Objective
Using the data below, gather each line that includes the word "their".

Materials provided
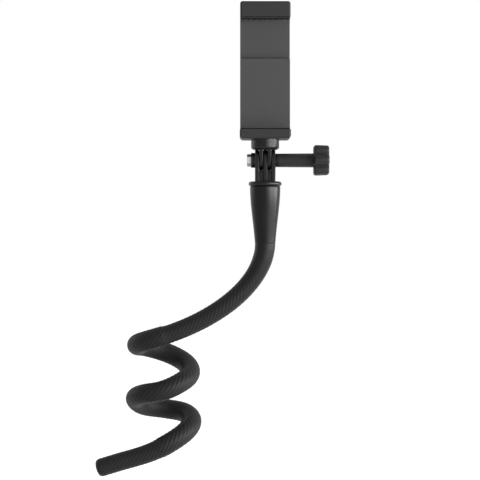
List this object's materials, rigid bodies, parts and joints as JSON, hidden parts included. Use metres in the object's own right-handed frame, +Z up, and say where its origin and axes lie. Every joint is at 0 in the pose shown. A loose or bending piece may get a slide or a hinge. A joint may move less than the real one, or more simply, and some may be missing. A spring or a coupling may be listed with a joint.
{
  "type": "flexible phone mount",
  "caption": "Phone mount with a bendable rubber-skinned arm that winds round a pole, a tapered sleeve, a pronged tilt head with a lobed thumb screw, and a sliding spring clip with ribbed jaws.",
  "frame": {"origin": "On the axis of the coil that grips a pole, at the height of the coil's middle front pass.", "axes": "+Z up along the pole and the clip, +X sideways along the arm's reach from the coil to the head, -Y towards the user, the side that the clip's jaws face."},
  "size_m": [0.1726, 0.0616, 0.3497],
  "materials": {
    "skin_rubber": "matte extruded soft skin",
    "sleeve_rubber": "smooth moulded rubber, soft sheen",
    "pad_rubber": "matte moulded rubber",
    "core_aluminium": "drawn, soft temper",
    "plated_steel": "zinc plated",
    "spring_steel": "drawn spring wire",
    "nut_steel": "bright zinc plated",
    "head_plastic": "moulded, fine satin",
    "knob_plastic": "moulded, satin",
    "clip_plastic": "moulded, fine matte",
    "cap_plastic": "moulded, plain",
    "insert_brass": "turned and knurled"
  },
  "bodies": {
    "arm": {"neck_skin": "skin_rubber", "neck_core": "core_aluminium", "core_ferrule": "plated_steel", "core_pin": "plated_steel", "core_end_cap": "cap_plastic", "grip_sleeve": "sleeve_rubber", "arm_head": "head_plastic", "pivot_nut": "nut_steel"},
    "clip": {"swivel_adapter": "head_plastic", "tripod_stud": "plated_steel", "tripod_insert": "insert_brass", "clip_base": "clip_plastic", "lower_jaw_pad": "pad_rubber", "spring_pins": "plated_steel", "spring_left": "spring_steel", "spring_right": "spring_steel"},
    "upper_jaw": {"clip_slide": "clip_plastic", "upper_jaw_pad": "pad_rubber", "slide_screws": "plated_steel"},
    "thumb_screw": {"pivot_bolt": "nut_steel", "thumb_knob": "knob_plastic"}
  },
  "joints": [
    {"name": "clip_tilt", "type": "hinge", "parent": "arm", "child": "clip", "pos_m": [0.0762, -0.02, 0.1705], "axis": [1, 0, 0], "range_deg": [-90, 90]},
    {"name": "thumb_screw_turn", "type": "hinge", "parent": "arm", "child": "thumb_screw", "pos_m": [0.0762, -0.02, 0.1705], "axis": [1, 0, 0], "continuous": true},
    {"name": "upper_jaw_slide", "type": "slide", "parent": "clip", "child": "upper_jaw", "axis": [0, 0, 1], "range_m": [-0.024, 0.004], "deforming": ["spring_left", "spring_right"]}
  ]
}
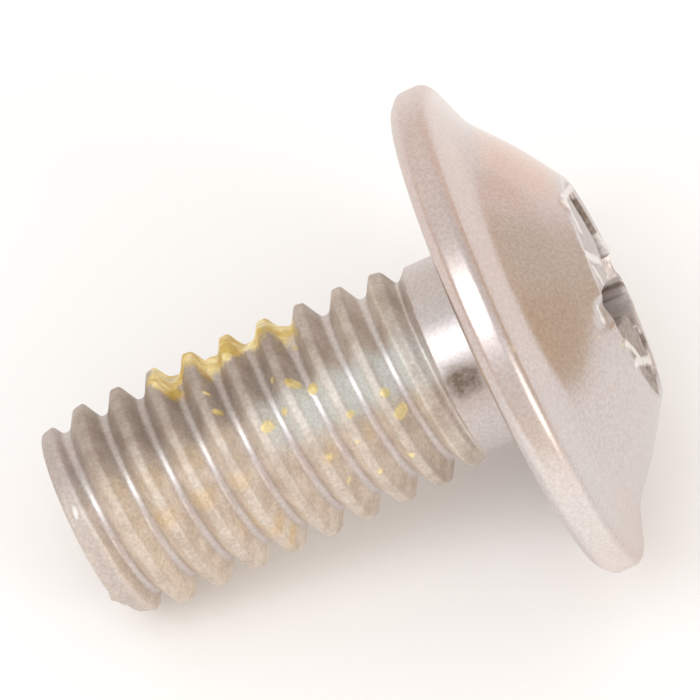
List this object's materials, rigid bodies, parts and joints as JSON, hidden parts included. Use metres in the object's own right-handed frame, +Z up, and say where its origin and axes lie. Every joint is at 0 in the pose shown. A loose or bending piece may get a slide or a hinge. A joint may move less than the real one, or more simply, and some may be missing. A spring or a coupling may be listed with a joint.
{
  "type": "screw",
  "caption": "Short machine screw with a wide washer-like flange, a cone-shaped head with a cross recess, a right-hand thread and a blunt end.",
  "frame": {"origin": "on the ground under the middle of the screw as it lies on its flange's rim and its blunt end", "axes": "+X runs level from the blunt end towards the head, +Z is up, and the screw's axis lies in the XZ plane, rising 19 degrees towards the head"},
  "size_m": [0.0106, 0.009, 0.0086],
  "materials": {
    "plated_steel": "bright nickel plating over cold-formed steel, slightly worn, with traces of yellow thread coating"
  },
  "bodies": {
    "root": {"screw": "plated_steel"}
  },
  "joints": []
}
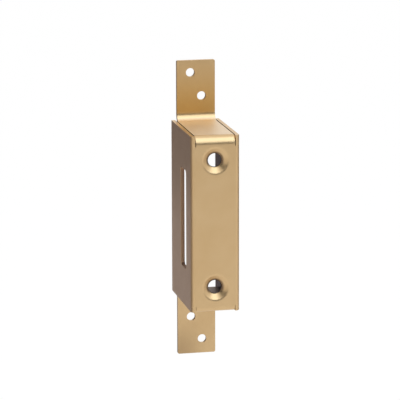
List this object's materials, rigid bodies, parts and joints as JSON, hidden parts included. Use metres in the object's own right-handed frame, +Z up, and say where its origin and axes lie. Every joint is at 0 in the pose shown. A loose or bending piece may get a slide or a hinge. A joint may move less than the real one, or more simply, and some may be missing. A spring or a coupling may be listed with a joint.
{
  "type": "door strike plate",
  "caption": "Folded sheet box keep: narrow front plate with pressed countersinks, closed sides, a bolt slot in one wall, open back and drilled flanges above and below.",
  "frame": {"origin": "on the outer face of the front plate, midway between the two countersunk screw holes", "axes": "+Z up along the plate's length, +Y from the front plate to the door frame that the flanges lie on, +X to the right as seen from the front, away from the slotted wall"},
  "size_m": [0.025, 0.048, 0.155],
  "materials": {
    "gold_finish": "satin bronze-gold metallic coat on steel sheet"
  },
  "bodies": {
    "root": {"strike_plate": "gold_finish"}
  },
  "joints": []
}
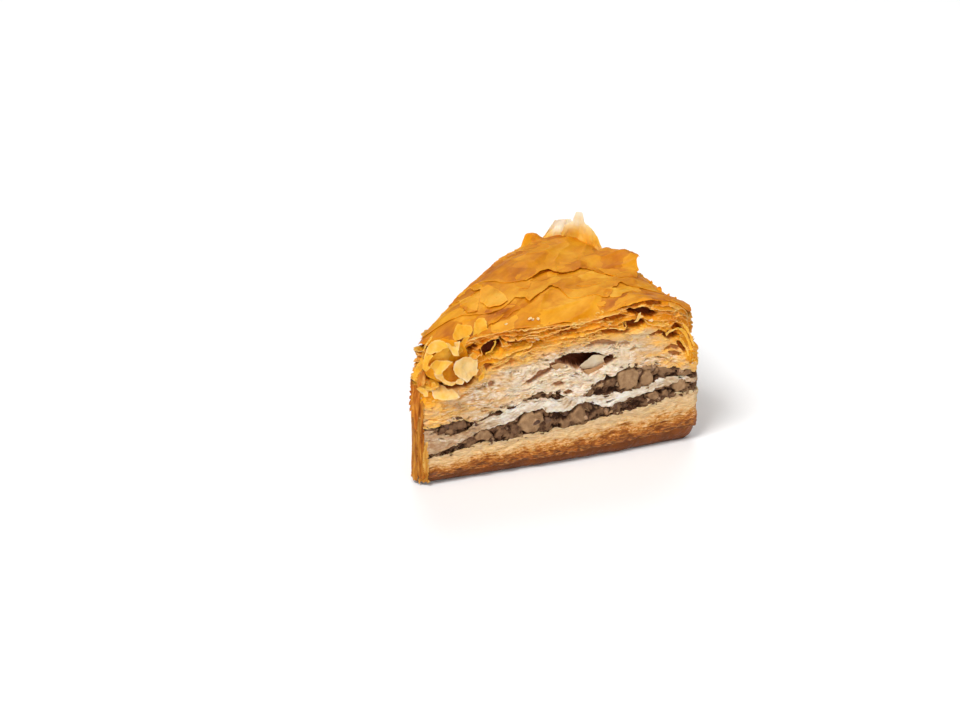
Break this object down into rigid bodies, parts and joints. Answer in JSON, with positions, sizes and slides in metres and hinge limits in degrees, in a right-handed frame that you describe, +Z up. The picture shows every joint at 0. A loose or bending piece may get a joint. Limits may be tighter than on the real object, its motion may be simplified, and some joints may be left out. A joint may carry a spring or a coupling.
{
  "type": "baklava piece",
  "caption": "Wedge of layered syrup pastry: a moist dark base, chopped walnut fillings, a thin pastry band and a deep cream to golden stack of thin leaves with a crisp, curling top.",
  "frame": {"origin": "on the rest plane, under the middle of the part's box", "axes": "+X along the long front cut towards its right end, -Y out of that cut, +Z up through the layers"},
  "size_m": [0.0604, 0.051, 0.0343],
  "materials": {
    "pastry_base": "syrup-soaked pastry leaves, beige to orange-brown, slightly sticky",
    "walnut_lower": "chopped walnuts, pale cut faces and dark skins",
    "pastry_middle": "moist pale pastry leaves",
    "walnut_upper": "chopped walnuts, pale cut faces and dark skins",
    "pastry_top": "crisp buttery leaves, golden and softly glossy on top, cream below"
  },
  "bodies": {
    "root": {"pastry_base": "pastry_base", "walnut_lower": "walnut_lower", "pastry_middle": "pastry_middle", "walnut_upper": "walnut_upper", "pastry_top": "pastry_top"}
  },
  "joints": []
}
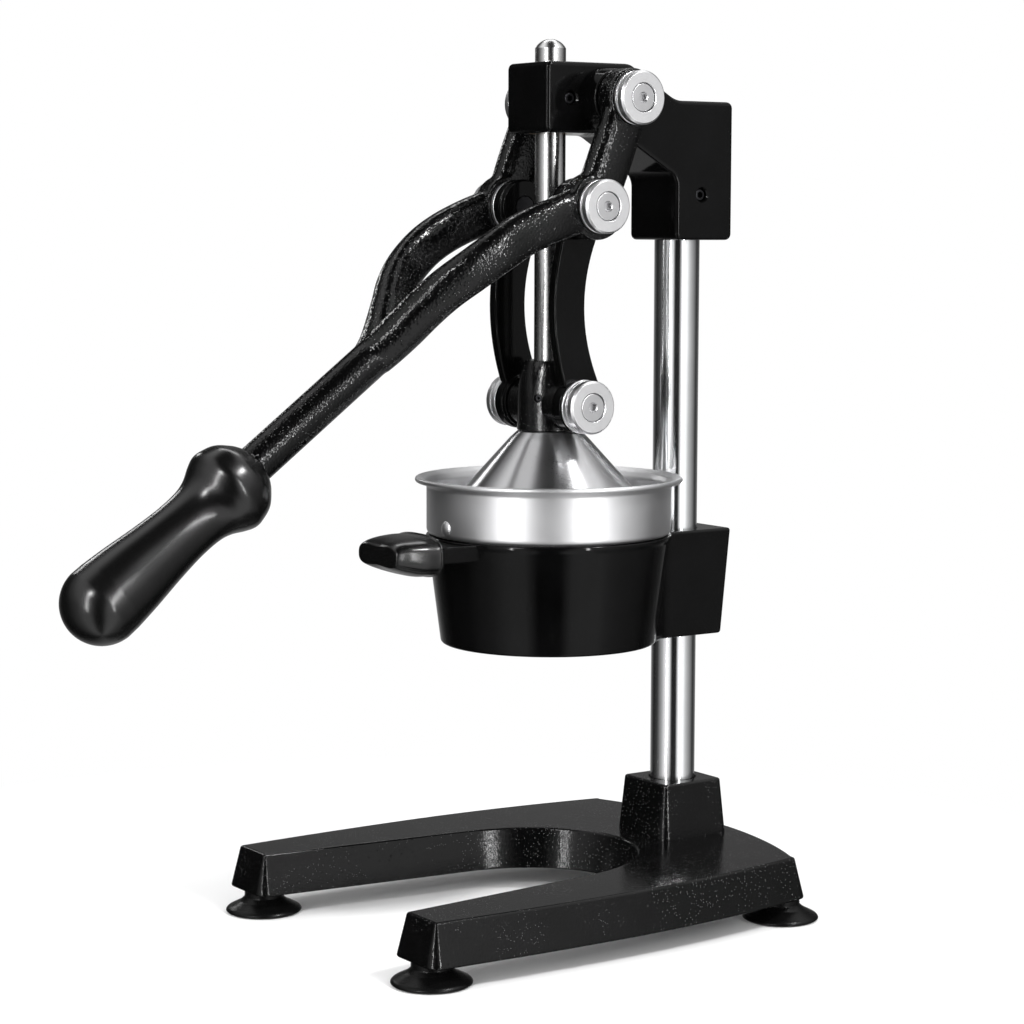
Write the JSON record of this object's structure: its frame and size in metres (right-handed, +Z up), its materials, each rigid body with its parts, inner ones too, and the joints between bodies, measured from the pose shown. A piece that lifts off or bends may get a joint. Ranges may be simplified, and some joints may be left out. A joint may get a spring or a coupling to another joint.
{
  "type": "lever citrus juice press",
  "caption": "Hand lever citrus juice press: forked lever, paired links and a guided cone over a funnel on a column stand with a forked base.",
  "frame": {"origin": "middle of the footprint of the whole press, on the surface it stands on", "axes": "+Z up along the column and the guide rod; -Y is the front, where the lever, the cup grip and the open end of the base point; X is across the press, with its mirror plane at x = 0"},
  "size_m": [0.193, 0.3636, 0.42],
  "materials": {
    "black_hammertone": "black hammertone paint over cast iron, glossy with fine pebbled bumps",
    "satin_black": "smooth satin black powder coat on castings",
    "chrome_column": "bright mirror chrome plating",
    "brushed_rod": "fine ground steel",
    "stainless_sheet": "satin stainless sheet with a fine turned grain",
    "brushed_aluminium": "fine turned aluminium",
    "dark_steel": "plain machined steel",
    "bronze_bush": "oiled sintered bronze",
    "black_rubber": "glossy black moulded rubber",
    "black_phenolic": "glossy black moulded plastic"
  },
  "bodies": {
    "stand": {"base_casting": "black_hammertone", "head_casting": "satin_black", "cup_casting": "satin_black", "column": "chrome_column", "funnel": "stainless_sheet", "funnel_spout": "stainless_sheet", "strainer": "stainless_sheet", "column_bolt": "dark_steel", "column_washer": "dark_steel", "column_set_screw": "dark_steel", "bush_set_screw": "dark_steel", "cup_set_screw": "dark_steel", "foot_stud_front_right": "dark_steel", "foot_stud_front_left": "dark_steel", "foot_stud_rear_right": "dark_steel", "foot_stud_rear_left": "dark_steel", "rod_guide_bush": "bronze_bush", "suction_foot_front_right": "black_rubber", "suction_foot_front_left": "black_rubber", "suction_foot_rear_right": "black_rubber", "suction_foot_rear_left": "black_rubber", "cup_grip": "black_phenolic"},
    "lever": {"lever_casting": "black_hammertone", "lever_grip": "black_phenolic", "upper_pivot_shaft": "dark_steel", "upper_cap_right": "brushed_aluminium", "upper_cap_left": "brushed_aluminium", "upper_cap_screw_right": "dark_steel", "upper_cap_screw_left": "dark_steel", "middle_pin_outer_right": "dark_steel", "middle_pin_outer_left": "dark_steel", "middle_washer_right": "brushed_aluminium", "middle_washer_left": "brushed_aluminium", "middle_cap_right": "brushed_aluminium", "middle_cap_left": "brushed_aluminium", "middle_cap_screw_right": "dark_steel", "middle_cap_screw_left": "dark_steel"},
    "plunger": {"guide_rod": "brushed_rod", "press_hub": "satin_black", "hub_set_screw": "dark_steel", "press_cone": "stainless_sheet", "cone_washer": "dark_steel", "cone_nut": "dark_steel", "lower_pivot_pin_right": "dark_steel", "lower_pivot_pin_left": "dark_steel", "lower_washer_right": "brushed_aluminium", "lower_washer_left": "brushed_aluminium", "lower_cap_right": "brushed_aluminium", "lower_cap_left": "brushed_aluminium", "lower_cap_screw_right": "dark_steel", "lower_cap_screw_left": "dark_steel"},
    "link_right": {"link_right": "satin_black", "middle_pin_inner_right": "dark_steel"},
    "link_left": {"link_left": "satin_black", "middle_pin_inner_left": "dark_steel"}
  },
  "joints": [
    {"name": "lever_pivot", "type": "hinge", "parent": "stand", "child": "lever", "pos_m": [0, 0.091, 0.39148], "axis": [-1, 0, 0], "range_deg": [0, 97]},
    {"name": "plunger_slide", "type": "slide", "parent": "stand", "child": "plunger", "axis": [0, 0, 1], "range_m": [0, 0.08035]},
    {"name": "link_right_pivot", "type": "hinge", "parent": "plunger", "child": "link_right", "pos_m": [0, 0.07223, 0.24784], "axis": [1, 0, 0], "range_deg": [0, 17.21]},
    {"name": "link_left_pivot", "type": "hinge", "parent": "plunger", "child": "link_left", "pos_m": [0, 0.07223, 0.24784], "axis": [1, 0, 0], "range_deg": [0, 17.21]}
  ],
  "couplings": [
    {"joint": "plunger_slide", "follows": "lever_pivot", "m_per_rad": 0.047458},
    {"joint": "link_right_pivot", "follows": "lever_pivot", "ratio": 0.17736},
    {"joint": "link_left_pivot", "follows": "lever_pivot", "ratio": 0.17736}
  ]
}
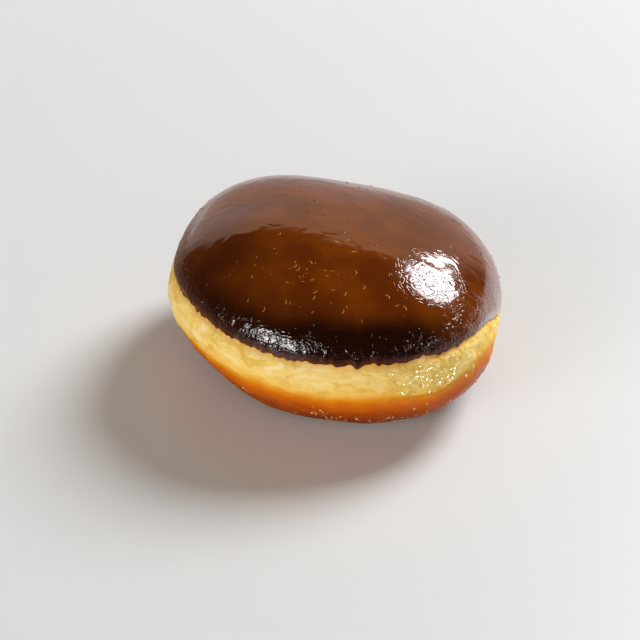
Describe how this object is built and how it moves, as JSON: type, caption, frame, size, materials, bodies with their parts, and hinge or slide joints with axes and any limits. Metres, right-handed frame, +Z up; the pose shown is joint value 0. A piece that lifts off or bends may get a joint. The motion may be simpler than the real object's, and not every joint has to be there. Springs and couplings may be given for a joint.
{
  "type": "filled doughnut",
  "caption": "Round filled yeast doughnut with a flattened base, a pale band around its waist, and a glossy chocolate icing over its top.",
  "frame": {"origin": "centre of the footprint, on the surface the doughnut rests on", "axes": "+Z up through the crown, the doughnut's shortest way; -Y towards its front, +X to its right"},
  "size_m": [0.0908, 0.0926, 0.0444],
  "materials": {
    "fried_dough": "soft fried skin: golden-brown below, cream-yellow around the waist, slightly waxy",
    "chocolate_icing": "set chocolate icing, smooth and glossy with small pits"
  },
  "bodies": {
    "root": {"dough": "fried_dough", "chocolate_icing": "chocolate_icing"}
  },
  "joints": []
}
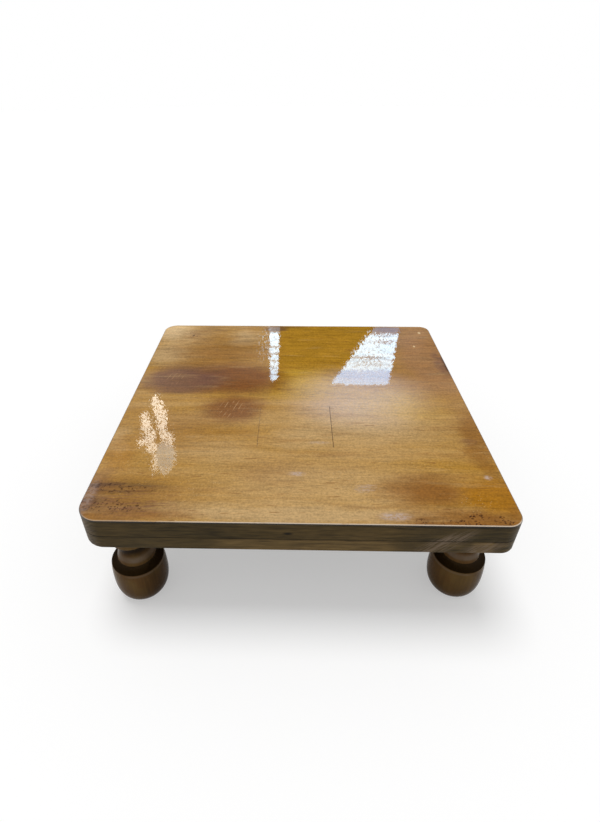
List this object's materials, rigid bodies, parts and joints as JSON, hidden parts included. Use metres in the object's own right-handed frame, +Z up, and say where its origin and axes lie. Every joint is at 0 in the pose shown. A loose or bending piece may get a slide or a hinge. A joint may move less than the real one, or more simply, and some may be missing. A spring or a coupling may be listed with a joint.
{
  "type": "low table",
  "caption": "Low square wooden table with a thick rounded-corner top on turned legs with round bowl-shaped feet, for sitting at or resting things on near the floor.",
  "frame": {"origin": "on the floor, under the middle of the square top", "axes": "+Z up, +X to the right and +Y to the back, with the front edge of the top towards -Y and the board grain along X"},
  "size_m": [0.457, 0.457, 0.152],
  "materials": {
    "top_wood": "glossy honey-brown lacquer over straight grain",
    "frame_wood": "dark olive-brown stain under lacquer",
    "leg_wood": "dark brown stain under glossy lacquer",
    "screw_steel": "plain zinc-plated steel"
  },
  "bodies": {
    "root": {"front_board": "top_wood", "jointed_board_left": "top_wood", "jointed_board_middle": "top_wood", "jointed_board_right": "top_wood", "middle_board": "top_wood", "back_board": "top_wood", "front_rail": "frame_wood", "back_rail": "frame_wood", "left_rail": "frame_wood", "right_rail": "frame_wood", "left_batten": "frame_wood", "right_batten": "frame_wood", "front_left_leg": "leg_wood", "front_right_leg": "leg_wood", "back_left_leg": "leg_wood", "back_right_leg": "leg_wood", "front_rail_screw_1": "screw_steel", "front_rail_screw_2": "screw_steel", "front_rail_screw_3": "screw_steel", "back_rail_screw_1": "screw_steel", "back_rail_screw_2": "screw_steel", "back_rail_screw_3": "screw_steel", "left_rail_screw_1": "screw_steel", "left_rail_screw_2": "screw_steel", "right_rail_screw_1": "screw_steel", "right_rail_screw_2": "screw_steel", "left_batten_screw_1": "screw_steel", "left_batten_screw_2": "screw_steel", "left_batten_screw_3": "screw_steel", "left_batten_screw_4": "screw_steel", "left_batten_screw_5": "screw_steel", "right_batten_screw_1": "screw_steel", "right_batten_screw_2": "screw_steel", "right_batten_screw_3": "screw_steel", "right_batten_screw_4": "screw_steel", "right_batten_screw_5": "screw_steel"}
  },
  "joints": []
}
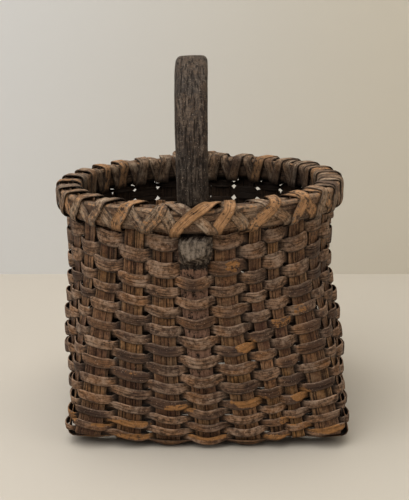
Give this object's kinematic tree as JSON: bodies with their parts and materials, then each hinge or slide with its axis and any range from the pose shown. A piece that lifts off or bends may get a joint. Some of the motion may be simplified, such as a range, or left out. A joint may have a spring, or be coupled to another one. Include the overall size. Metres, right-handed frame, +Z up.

Answer for this exercise
Describe how this object is built and how it moves, as JSON: type, caption, frame, size, materials, bodies with their parts, and hinge or slide joints with axes and any limits. Metres, right-handed frame, +Z up; the pose shown is joint value 0. A piece that lifts off or bends may get a joint. The motion may be simpler than the real object's, and not every joint has to be there. Springs and couplings may be given for a joint.
Give this object's kinematic tree as JSON: bodies with their parts and materials, then each hinge or slide with its axis and any range from the pose shown. A piece that lifts off or bends may get a joint. Some of the motion may be simplified, such as a range, or left out. A joint may have a spring, or be coupled to another one. Include the overall size. Metres, right-handed frame, +Z up.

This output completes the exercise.